Andrew from Jacksonville:
Are you ever tempted to ask yourself a question in this column just so you can enlighten the readers?

Vic: I'll often see, hear or read something and think to myself that I've got to work that into my column, and somebody always asks a question that allows me to do that. Here's an example: I recently finished an outstanding read on the life of Paul Brown. In the book, it tells of how Johnny Unitas and Raymond Berry came to play for the Colts and not the Browns. Brown was a great evaluator of talent. He's the one who found Unitas playing semi-pro ball in Pittsburgh. He told Unitas that he didn't have room for him on the roster that year but that he would sign him for the following season. Around the same time, Berry was coming out of college as a somewhat unknown player who Brown had targeted to draft in a later round. Weeb Ewbank was on Brown's staff and had just taken the head job with the Colts. Brown complained to commissioner Bert Bell that Ewbank should be made to remain with the Browns through the draft and Bell so ordered. It turned out to be a major mistake by Brown because, at the draft, Ewbank passed notes to Baltimore sportswriter John Steadman, who couriered the notes to Colts assistant coaches. One of the notes said take Berry now; Ewbank, of course, knew the round for which Brown had targeted Berry. Ewbank also knew of Unitas, through Brown, and used his information to sign Unitas ahead of the Browns. Thanks for asking your question. It allowed me to work that story into today's column.

Walter from Orange Park, FL:
Since left tackle is considered the premier offensive line position, would whoever loses the battle between Tra Thomas and Eugene Monroe then move to right tackle?

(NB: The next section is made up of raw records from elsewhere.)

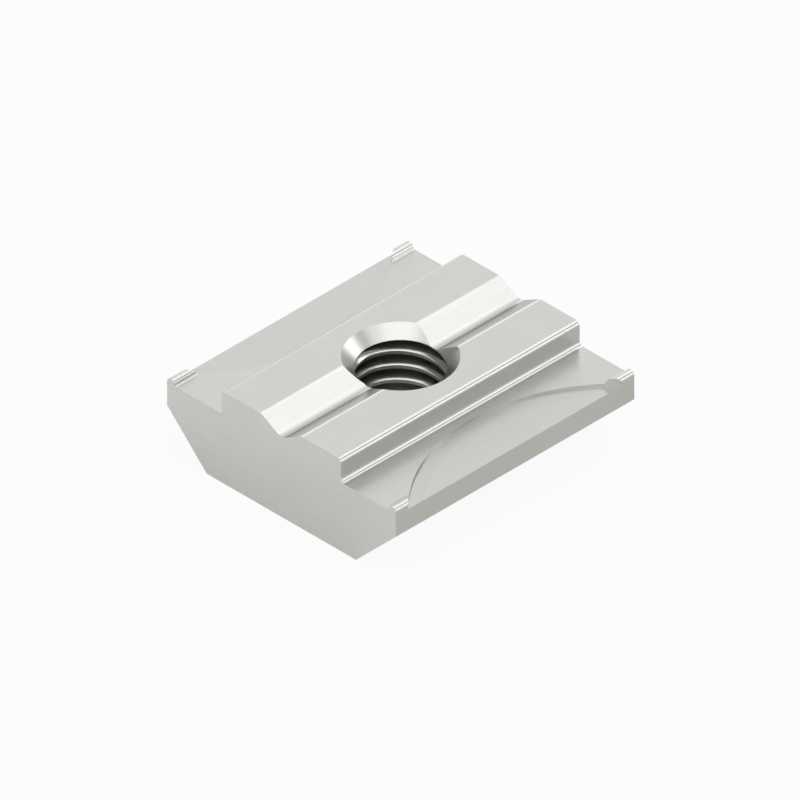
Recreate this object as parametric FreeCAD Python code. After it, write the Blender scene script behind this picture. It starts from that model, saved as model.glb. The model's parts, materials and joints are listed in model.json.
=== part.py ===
import FreeCAD, Part
import math
import os

# T slot nut: a length of steel bar of one section, bored and tapped for a
# screw. Millimetres. Origin: centre of the underside. X runs across the slot,
# Y along it, and Z up, out through the slot's mouth.

# Bar
nut_length = 24.0           # along the slot
nut_width = 23.0            # over both flanges
nut_height = 8.0            # underside to neck top
flange_height = 6.0         # underside to the clamping faces
neck_width = 12.0           # the part that stands in the slot's mouth
neck_edge_radius = 0.35     # outer edges of the neck's top
neck_foot_radius = 0.35     # hollow corner between neck and clamping face
underside_chamfer = 4.0     # 45 degree slope under each flange

# Guide groove along the middle of the neck
groove_depth = 1.0
groove_slope = 30.0         # degrees from level, each side
groove_bottom_radius = 1.2
groove_shoulder_radius = 0.45

# Bead along the outer edge of each clamping face
bead_width = 0.80
bead_height = 0.43
bead_lean = 10.0            # degrees from upright, inner side
bead_top_radius = 0.35
bead_foot_radius = 0.15

# Round relief milled into each flange from above, which leaves the bead only
# near the four corners
relief_radius = 15.0
relief_centre = 22.0        # its axis, from the middle of the nut
relief_depth = 0.2

# Threaded hole: the thread's crests are the wall, both mouths are countersunk
thread_major = 8.0
thread_pitch = 1.25
countersink_diameter = 8.5
countersink_angle = 90.0    # included

thread_flank_share = 1.0825     # tap hole is the major less 1.0825 pitches
crest_radius = (thread_major - thread_flank_share * thread_pitch) / 2
overrun = 1.0                   # how far each cutter runs past the metal
tolerance = 1e-6                # two points closer than this are one


def section_corners():
    # Right half of the section from the underside to the groove's shoulder:
    # x, z and the radius that rounds that corner.
    half_width = nut_width / 2
    lean = math.tan(math.radians(bead_lean))
    slope = math.radians(groove_slope)
    bottom_lift = groove_bottom_radius * (1 / math.cos(slope) - 1)
    groove_half = (groove_depth + bottom_lift) / math.tan(slope)
    bead_foot = half_width - bead_width
    bead_top = flange_height + bead_height
    right = [
        (half_width - underside_chamfer, 0.0, 0.0),
        (half_width, underside_chamfer, 0.0),
        (half_width, bead_top, bead_top_radius),
        (bead_foot + bead_height * lean, bead_top, bead_top_radius),
        (bead_foot, flange_height, bead_foot_radius),
        (neck_width / 2, flange_height, neck_foot_radius),
        (neck_width / 2, nut_height, neck_edge_radius),
        (groove_half, nut_height, groove_shoulder_radius),
    ]
    groove_bottom = (0.0, nut_height - groove_depth - bottom_lift, groove_bottom_radius)
    left = [(-x, z, radius) for x, z, radius in reversed(right)]
    return right + [groove_bottom] + left


def rounded_outline(corners, y):
    # Closed wire at one y: straight sides with a tangent arc at each corner.
    # Where two arcs would meet on a short side, both are held to that side.
    points = [FreeCAD.Vector(x, y, z) for x, z, radius in corners]
    count = len(points)
    sides = [points[(i + 1) % count] - points[i] for i in range(count)]
    half_turns = [sides[i - 1].getAngle(sides[i]) / 2 for i in range(count)]
    setbacks = [corners[i][2] * math.tan(half_turns[i]) for i in range(count)]
    shares = [
        min(1.0, sides[i].Length / max(setbacks[i] + setbacks[(i + 1) % count], tolerance))
        for i in range(count)
    ]
    arcs = []
    for i in range(count):
        setback = setbacks[i] * min(shares[i - 1], shares[i])
        before = FreeCAD.Vector(sides[i - 1]).normalize()
        after = FreeCAD.Vector(sides[i]).normalize()
        start = points[i] - before * setback
        end = points[i] + after * setback
        middle = points[i]
        if setback > tolerance:
            radius = setback / math.tan(half_turns[i])
            inward = (after - before).normalize()
            middle = points[i] + inward * (radius / math.cos(half_turns[i]) - radius)
        arcs.append((start, middle, end))
    edges = []
    for i, (start, middle, end) in enumerate(arcs):
        if start.distanceToPoint(end) > tolerance:
            edges.append(Part.Arc(start, middle, end).toShape())
        following = arcs[(i + 1) % count][0]
        if end.distanceToPoint(following) > tolerance:
            edges.append(Part.LineSegment(end, following).toShape())
    return Part.Wire(edges)


def bar():
    outline = rounded_outline(section_corners(), -nut_length / 2)
    return Part.Face(outline).extrude(FreeCAD.Vector(0, nut_length, 0))


def thread_hole():
    # The bore through, and a cone at each mouth.
    up = FreeCAD.Vector(0, 0, 1)
    slope = 1 / math.tan(math.radians(countersink_angle / 2))
    cone_height = (countersink_diameter / 2 - crest_radius) * slope
    cone_length = cone_height + overrun
    cone_radius = crest_radius + cone_length / slope
    hole = Part.makeCylinder(
        crest_radius, nut_height + 2 * overrun, FreeCAD.Vector(0, 0, -overrun), up
    )
    top = Part.makeCone(
        crest_radius, cone_radius, cone_length, FreeCAD.Vector(0, 0, nut_height - cone_height), up
    )
    bottom = Part.makeCone(
        crest_radius, cone_radius, cone_length, FreeCAD.Vector(0, 0, cone_height), -up
    )
    return hole.fuse([top, bottom])


def relief_cutter(side):
    # A sharp-cornered round cutter, standing beside the nut.
    floor = flange_height - relief_depth
    return Part.makeCylinder(
        relief_radius,
        relief_depth + bead_height + overrun,
        FreeCAD.Vector(side * relief_centre, 0, floor),
        FreeCAD.Vector(0, 0, 1),
    )


def t_slot_nut():
    nut = bar().cut([thread_hole(), relief_cutter(1), relief_cutter(-1)])
    return nut.removeSplitter()


os.makedirs("parts", exist_ok=True)
t_slot_nut().exportStep("parts/t_slot_nut.step")
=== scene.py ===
import bmesh
import bpy
import json
import math
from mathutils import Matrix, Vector


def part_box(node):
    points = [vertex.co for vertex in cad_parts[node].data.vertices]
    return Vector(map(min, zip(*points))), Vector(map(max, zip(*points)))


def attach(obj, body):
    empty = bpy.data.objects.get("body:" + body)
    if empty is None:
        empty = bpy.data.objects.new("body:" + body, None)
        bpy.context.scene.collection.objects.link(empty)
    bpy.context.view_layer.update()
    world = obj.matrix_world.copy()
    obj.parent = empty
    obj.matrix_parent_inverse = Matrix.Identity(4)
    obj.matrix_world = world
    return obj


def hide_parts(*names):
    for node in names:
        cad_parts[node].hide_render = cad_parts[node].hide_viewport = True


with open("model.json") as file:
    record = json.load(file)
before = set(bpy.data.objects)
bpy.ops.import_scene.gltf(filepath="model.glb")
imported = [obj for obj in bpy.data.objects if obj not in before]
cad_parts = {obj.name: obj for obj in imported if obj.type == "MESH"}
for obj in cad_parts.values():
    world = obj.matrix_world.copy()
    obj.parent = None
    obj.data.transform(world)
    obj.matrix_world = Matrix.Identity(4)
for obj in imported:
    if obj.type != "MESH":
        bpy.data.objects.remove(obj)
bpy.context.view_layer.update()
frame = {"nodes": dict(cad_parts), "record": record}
print("Frame loaded:", ", ".join(frame["nodes"]))

# A nut for a 12 mm T slot, with an M8 thread: a drawn steel bar, sawn, milled, bored and tapped.
# It is modelled in millimetres, like its drawing, and brought to metres at the end.

perMetre = 1000.0   # millimetres
tiny = 0.001        # mm, two places closer than this are one
flatAngle = 1.0     # degrees, faces that meet at less than this are one
overrun = 1.0       # mm, how far a cutter runs past the metal


def linearColour(hexColour):
    # sRGB hex to the linear colour that a shader takes
    parts = [int(hexColour[i:i + 2], 16) / 255 for i in (1, 3, 5)]
    linear = [c / 12.92 if c <= 0.04045 else ((c + 0.055) / 1.055) ** 2.4 for c in parts]
    return (*linear, 1.0)


def addNode(tree, kind, settings=None, links=None):
    # Settings go to the node's own properties, or to its sockets by name or number.
    # Links bring other nodes' sockets to its own.
    node = tree.nodes.new(kind)
    for name, value in (settings or {}).items():
        if isinstance(name, str) and hasattr(node, name):
            setattr(node, name, value)
        else:
            node.inputs[name].default_value = value
    for name, socket in (links or {}).items():
        tree.links.new(socket, node.inputs[name])
    return node


# Zinc on steel. Bright zinc plating is a few microns thick, so it keeps the marks of the cutter below it.
# The eye sees a pale, neutral metal with a soft, slightly blurred sheen.

finish = {
    "zinc": "#D0CFCC",
    "zincThin": "#CDCCC9",      # where the plating is a little thinner
    "edgeTint": "#DCDCDA",      # at a glancing angle zinc reflects less than a mirror would
    "roughness": 0.30,
    "roughnessSpread": 0.015,
    "blotchSize": 2.5,          # mm, drift of the plating's tone
    "blotchDetail": 2.0,
    "markSpacing": 0.22,        # mm, drawing lines and cutter marks, coarser than real so that they show
    "markDetail": 1.0,
    "markLength": 40.0,         # how many times longer than wide a drawn or sawn line is
    "markDepth": 0.00000004,    # m
    "threadShade": "#A09F9C",   # painted shade in the thread's roots, darker than the zinc
    "shadeStart": 0.12,         # mm outside the crests
    "shadeEnd": 0.50,
}

# what differs on the sawn ends, in the milled reliefs and in the thread
# the sawn ends' zinc is painted paler: painted light, standing in for the brighter light that their faces
# catch
paintedLightOnSawn = {"zinc": "#EEECEB", "zincThin": "#EBE9E8"}
onMilled = {"edgeTint": "#B4B4B2"}
onTapped = {"roughness": 0.16}

noiseRange = (0.3, 0.7)     # where most of a noise texture lies
sumRange = (0.7, 1.3)       # and most of the sum of two


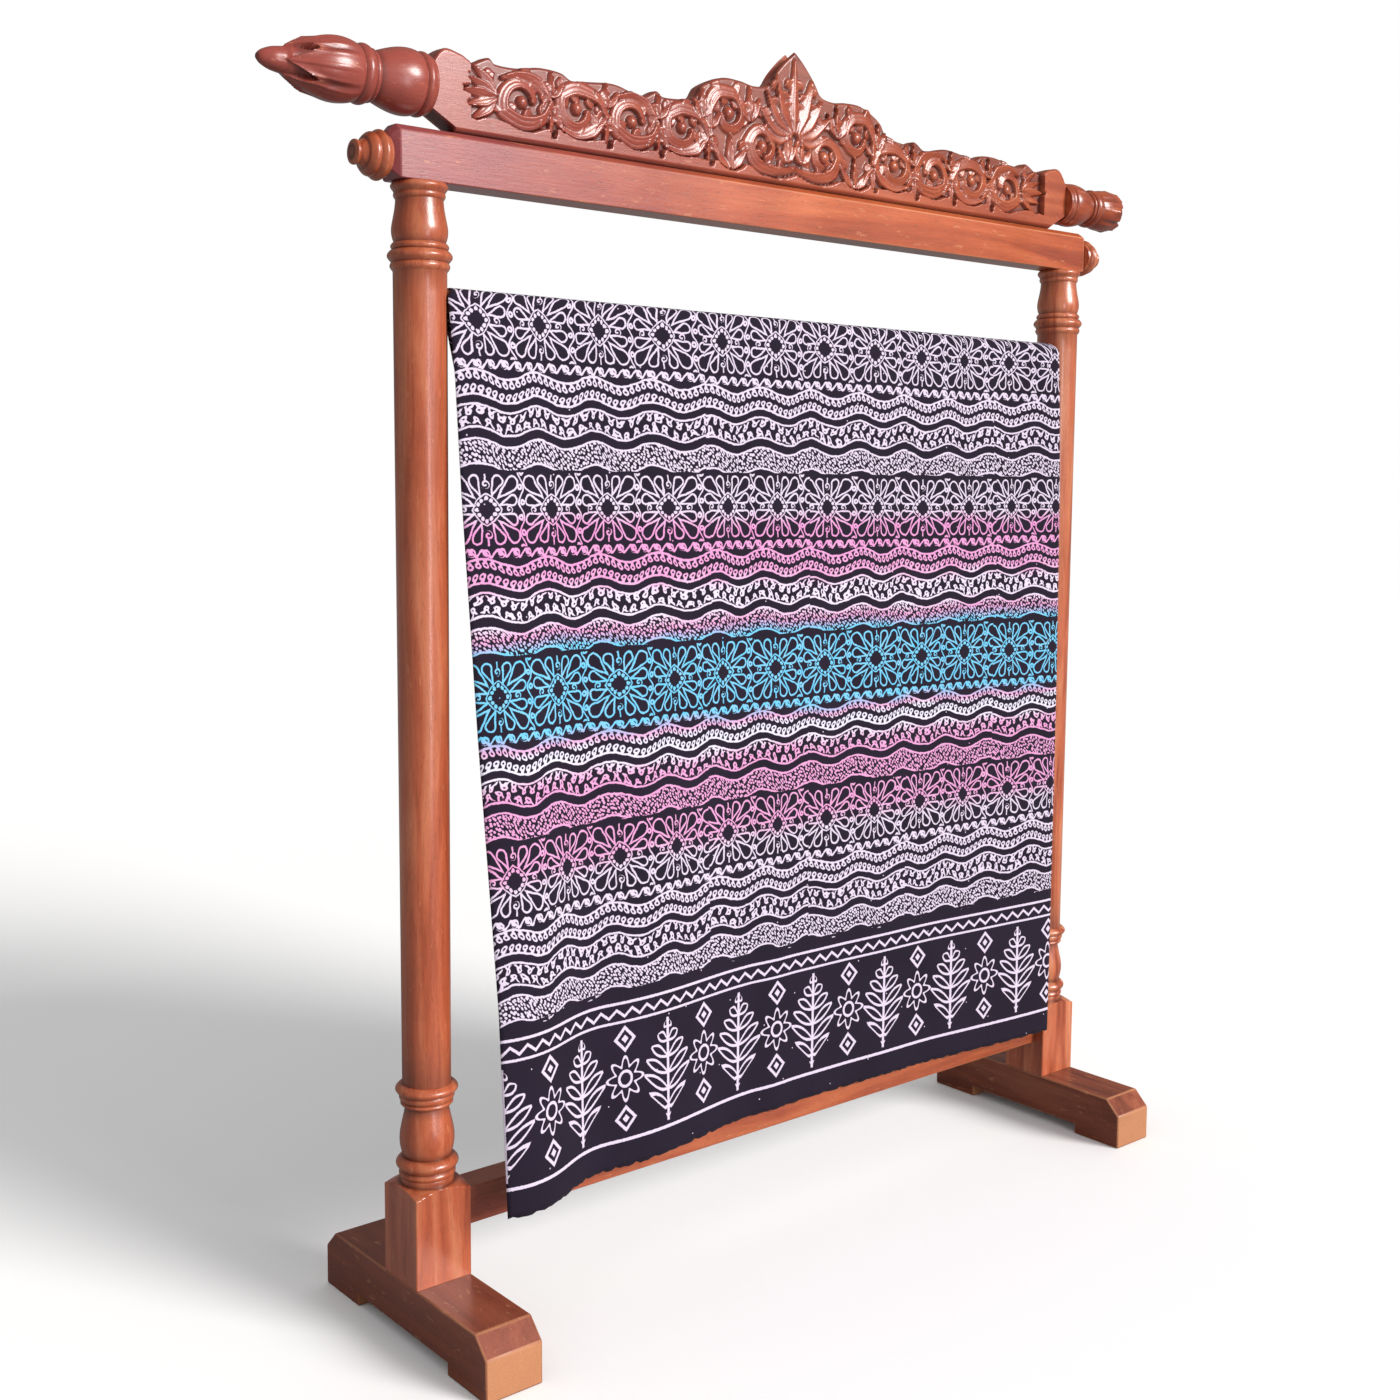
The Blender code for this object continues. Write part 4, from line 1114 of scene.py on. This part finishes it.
    # a few drops of wax fell beside the lines
    specks = addNode(tree, "TexVoronoi", {"Vector": measured, "Scale": 13.0}, voronoi_dimensions="2D")
    known["speck"] = specks.outputs[0]
    followSteps(tree, known, [
        ("speck", "SUBTRACT", "speck", 0.012),
        ("speck", "DIVIDE", "speck", 13.0),
        ("ink", "MINIMUM", "ink", "speck"),
    ])
    # the wax broke unevenly along its edges
    known["rough"] = addNode(tree, "TexNoise", {"Vector": measured, "Scale": 420.0, "Detail": 1.0}).outputs[0]
    followSteps(tree, known, [
        ("wobble", "SUBTRACT", "rough", 0.5),
        ("ink", "MULTIPLY_ADD", "wobble", 0.0014, "ink"),
        ("ink", "DIVIDE", "ink", -0.0006),
        ("wax", "ADD", "ink", 0.5),
        *shareSteps("wax"),
    ])
    # washes of dye painted over the bared lines, by the distance from the front hem
    washNoise = addNode(tree, "TexNoise", {"Vector": measured, "Scale": 9.0, "Detail": 3.0}).outputs[0]
    known["washNoise"] = washNoise
    followSteps(tree, known, [
        ("washAt", "SUBTRACT", "washNoise", 0.5),
        ("washAt", "MULTIPLY_ADD", "washAt", 0.030, "v"),
        ("washAt", "DIVIDE", "washAt", 2.2),
    ])
    washes = addNode(tree, "ValToRGB", {0: known["washAt"]}, [(v / 2.2, colour) for v, colour in (
        (0.395, "#cfc2d6"), (1.620, "#cfc2d6"), (0.420, "#d688bc"), (0.520, "#d688bc"), (0.535, "#d8d2e2"),
        (0.558, "#d0d2e2"), (0.570, "#d67ab6"), (0.580, "#38b6de"), (0.690, "#42bae0"), (0.702, "#d67ab6"),
        (0.722, "#d8cce0"), (0.752, "#d8cce0"), (0.768, "#d688bc"), (0.838, "#d67cba"), (0.856, "#cfc2d6"),
        (1.240, "#cfc2d6"), (1.270, "#d688bc"), (1.360, "#d688bc"), (1.390, "#42bae0"), (1.520, "#42bae0"),
        (1.550, "#d688bc"))]).outputs[0]
    tint = addNode(tree, "TexNoise", {"Vector": measured, "Scale": 60.0, "Detail": 2.0}).outputs[0]
    bleached = addNode(tree, "Mix", {0: tint, 6: washes, 7: toLinear("#dad0e0")}, data_type="RGBA").outputs[2]
    washed = addNode(tree, "Mix", {0: 0.65, 6: bleached, 7: washes}, data_type="RGBA").outputs[2]
    ground = addNode(tree, "Mix", {0: washNoise, 6: toLinear(batik["ground"]),
                                   7: toLinear(batik["groundLow"])}, data_type="RGBA").outputs[2]
    colour = addNode(tree, "Mix", {0: known["wax"], 6: ground, 7: washed}, data_type="RGBA").outputs[2]
    # weave: threads are 0.4 mm apart; drawn 1.2 mm apart, so that it shows
    followSteps(tree, known, [
        *waveSteps("warp", "u", batik["thread"]),
        *waveSteps("weft", "v", batik["thread"]),
        ("weave", "MULTIPLY", "warp", "weft"),
        ("weave", "MULTIPLY_ADD", "washNoise", 4.0, "weave"),
        # two sharp creases from when it lay folded
        ("crease", "SUBTRACT", "u", 0.605),
        ("crease", "WRAP", "crease", 0.1925, -0.1925),
        ("crease", "ABSOLUTE", "crease"),
        ("crease", "DIVIDE", "crease", -0.0025),
        ("crease", "ADD", "crease", 1.0),
        ("crease", "MAXIMUM", "crease", 0.0),
        ("weave", "MULTIPLY_ADD", "crease", 9.0, "weave"),
    ])
    bump = addNode(tree, "Bump", {"Height": known["weave"], "Strength": 0.25, "Distance": 0.0003})
    skin = addNode(tree, "BsdfPrincipled", {
        "Base Color": colour, "Roughness": 0.9, "Normal": bump.outputs[0], "IOR": 1.45,
        "Specular IOR Level": 0.18, "Sheen Weight": 0.04, "Sheen Roughness": 0.4})
    addNode(tree, "OutputMaterial", {"Surface": skin.outputs[0]})
    return material


batikCotton = makeBatik()
clothMesh.shade_smooth()
clothPiece = bpy.data.objects.new("cloth_batik", clothMesh)
scene.collection.objects.link(clothPiece)
clothMesh.materials.append(batikCotton)
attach(clothPiece, "root")
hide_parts("cloth")
sheetWall = clothPiece.modifiers.new("thickness", "SOLIDIFY")
sheetWall.thickness = cloth["thickness"]
sheetWall.offset = 0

Vic: If it's Thomas, yes, if it's Monroe, no. That would be my guess. Monroe is the Jaguars' future at the left tackle position. He was drafted to be a left tackle and he will sign a contract that will pay him to be a left tackle. You're not going to pay a guy all the money the Jaguars are going to pay him and then make him a right tackle. Thomas has swing-man potential and his contract is structured as such. It's professional football. It's about the money.